■ Request: The listing below should be written out exactly; please include all of it.

■ Raw data:
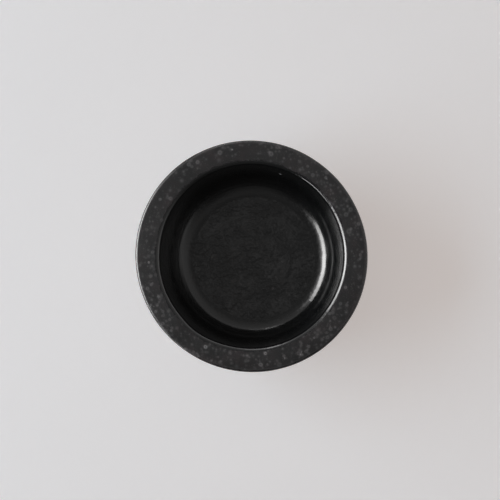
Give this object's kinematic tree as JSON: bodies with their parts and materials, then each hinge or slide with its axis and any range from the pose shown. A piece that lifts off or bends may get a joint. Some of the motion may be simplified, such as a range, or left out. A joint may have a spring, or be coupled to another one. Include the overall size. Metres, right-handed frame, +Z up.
{
  "type": "dappen dish",
  "caption": "Small round free-standing stoneware dappen dish with a steep-walled well, flat speckled rim, gloss black glaze and a turned foot ring.",
  "frame": {"origin": "centre of the foot ring's contact plane, on the dish's axis", "axes": "+Z up along the dish's axis, out of the well; X and Y are any two horizontal directions, because the dish is round"},
  "size_m": [0.06, 0.06, 0.025],
  "materials": {
    "bare_stoneware": "unglazed, finely gritty, matt",
    "gloss_black_glaze": "gloss, with faint throwing rings and orange peel",
    "satin_speckled_glaze": "satin, with soft pale specks"
  },
  "bodies": {
    "root": {"stoneware_body": "bare_stoneware", "well_glaze": "gloss_black_glaze", "rim_glaze": "satin_speckled_glaze", "outer_glaze": "gloss_black_glaze", "foot_recess_glaze": "gloss_black_glaze"}
  },
  "joints": []
}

■ Final result:
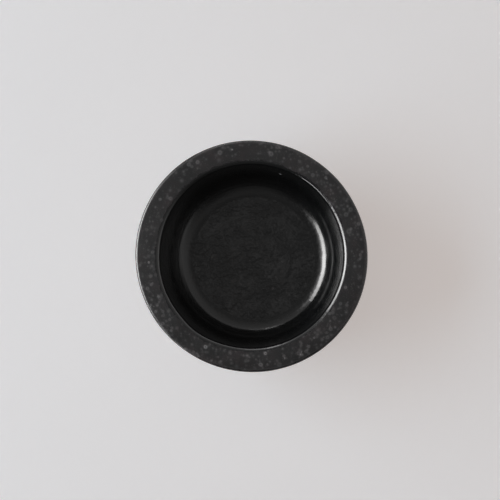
Give this object's kinematic tree as JSON: bodies with their parts and materials, then each hinge or slide with its axis and any range from the pose shown. A piece that lifts off or bends may get a joint. Some of the motion may be simplified, such as a range, or left out. A joint may have a spring, or be coupled to another one. Include the overall size. Metres, right-handed frame, +Z up.
{
  "type": "dappen dish",
  "caption": "Small round free-standing stoneware dappen dish with a steep-walled well, flat speckled rim, gloss black glaze and a turned foot ring.",
  "frame": {"origin": "centre of the foot ring's contact plane, on the dish's axis", "axes": "+Z up along the dish's axis, out of the well; X and Y are any two horizontal directions, because the dish is round"},
  "size_m": [0.06, 0.06, 0.025],
  "materials": {
    "bare_stoneware": "unglazed, finely gritty, matt",
    "gloss_black_glaze": "gloss, with faint throwing rings and orange peel",
    "satin_speckled_glaze": "satin, with soft pale specks"
  },
  "bodies": {
    "root": {"stoneware_body": "bare_stoneware", "well_glaze": "gloss_black_glaze", "rim_glaze": "satin_speckled_glaze", "outer_glaze": "gloss_black_glaze", "foot_recess_glaze": "gloss_black_glaze"}
  },
  "joints": []
}